Goal of the exercise: Read the data and repeat it in full, exactly.

Collected data:
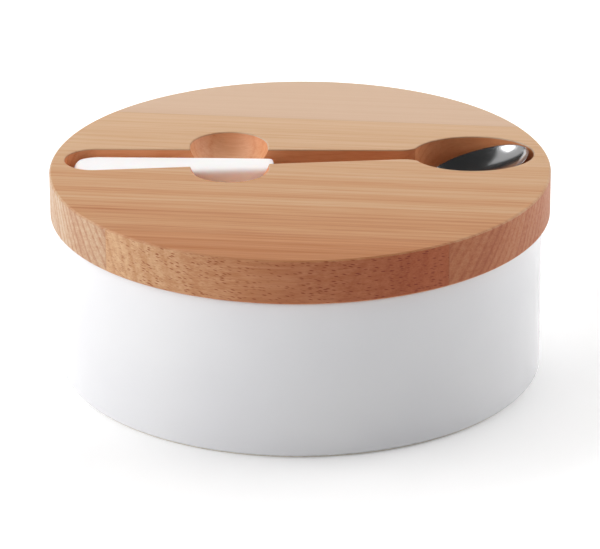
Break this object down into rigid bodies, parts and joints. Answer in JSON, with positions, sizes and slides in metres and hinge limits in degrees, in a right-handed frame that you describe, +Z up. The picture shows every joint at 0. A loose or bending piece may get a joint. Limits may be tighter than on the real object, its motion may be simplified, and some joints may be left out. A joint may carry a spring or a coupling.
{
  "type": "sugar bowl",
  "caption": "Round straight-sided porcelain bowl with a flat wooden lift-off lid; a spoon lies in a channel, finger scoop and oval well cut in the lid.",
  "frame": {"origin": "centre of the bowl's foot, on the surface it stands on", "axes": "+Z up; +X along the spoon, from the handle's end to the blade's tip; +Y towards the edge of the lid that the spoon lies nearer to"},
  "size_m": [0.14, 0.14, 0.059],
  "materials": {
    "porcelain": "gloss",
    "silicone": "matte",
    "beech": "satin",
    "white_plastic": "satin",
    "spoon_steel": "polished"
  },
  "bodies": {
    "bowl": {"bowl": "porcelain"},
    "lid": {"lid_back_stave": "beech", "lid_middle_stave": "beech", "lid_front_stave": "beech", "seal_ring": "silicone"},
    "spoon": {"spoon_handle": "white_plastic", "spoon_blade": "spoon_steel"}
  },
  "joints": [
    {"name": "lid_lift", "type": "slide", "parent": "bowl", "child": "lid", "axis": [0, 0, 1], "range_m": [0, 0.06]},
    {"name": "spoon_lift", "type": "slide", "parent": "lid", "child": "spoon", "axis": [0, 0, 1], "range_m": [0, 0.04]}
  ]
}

Response to this task:
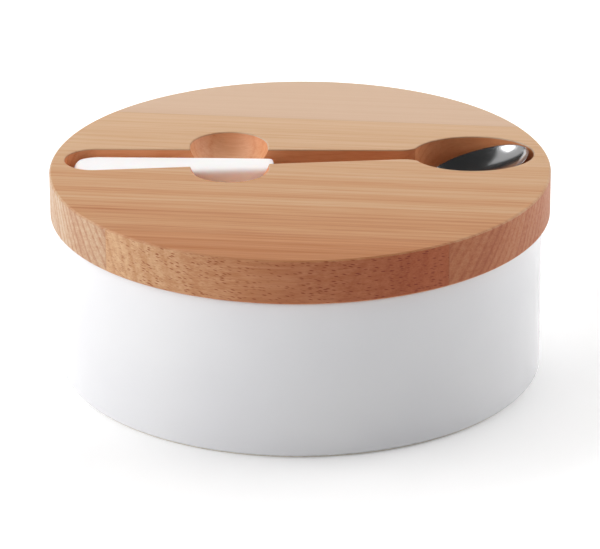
Break this object down into rigid bodies, parts and joints. Answer in JSON, with positions, sizes and slides in metres and hinge limits in degrees, in a right-handed frame that you describe, +Z up. The picture shows every joint at 0. A loose or bending piece may get a joint. Limits may be tighter than on the real object, its motion may be simplified, and some joints may be left out. A joint may carry a spring or a coupling.
{
  "type": "sugar bowl",
  "caption": "Round straight-sided porcelain bowl with a flat wooden lift-off lid; a spoon lies in a channel, finger scoop and oval well cut in the lid.",
  "frame": {"origin": "centre of the bowl's foot, on the surface it stands on", "axes": "+Z up; +X along the spoon, from the handle's end to the blade's tip; +Y towards the edge of the lid that the spoon lies nearer to"},
  "size_m": [0.14, 0.14, 0.059],
  "materials": {
    "porcelain": "gloss",
    "silicone": "matte",
    "beech": "satin",
    "white_plastic": "satin",
    "spoon_steel": "polished"
  },
  "bodies": {
    "bowl": {"bowl": "porcelain"},
    "lid": {"lid_back_stave": "beech", "lid_middle_stave": "beech", "lid_front_stave": "beech", "seal_ring": "silicone"},
    "spoon": {"spoon_handle": "white_plastic", "spoon_blade": "spoon_steel"}
  },
  "joints": [
    {"name": "lid_lift", "type": "slide", "parent": "bowl", "child": "lid", "axis": [0, 0, 1], "range_m": [0, 0.06]},
    {"name": "spoon_lift", "type": "slide", "parent": "lid", "child": "spoon", "axis": [0, 0, 1], "range_m": [0, 0.04]}
  ]
}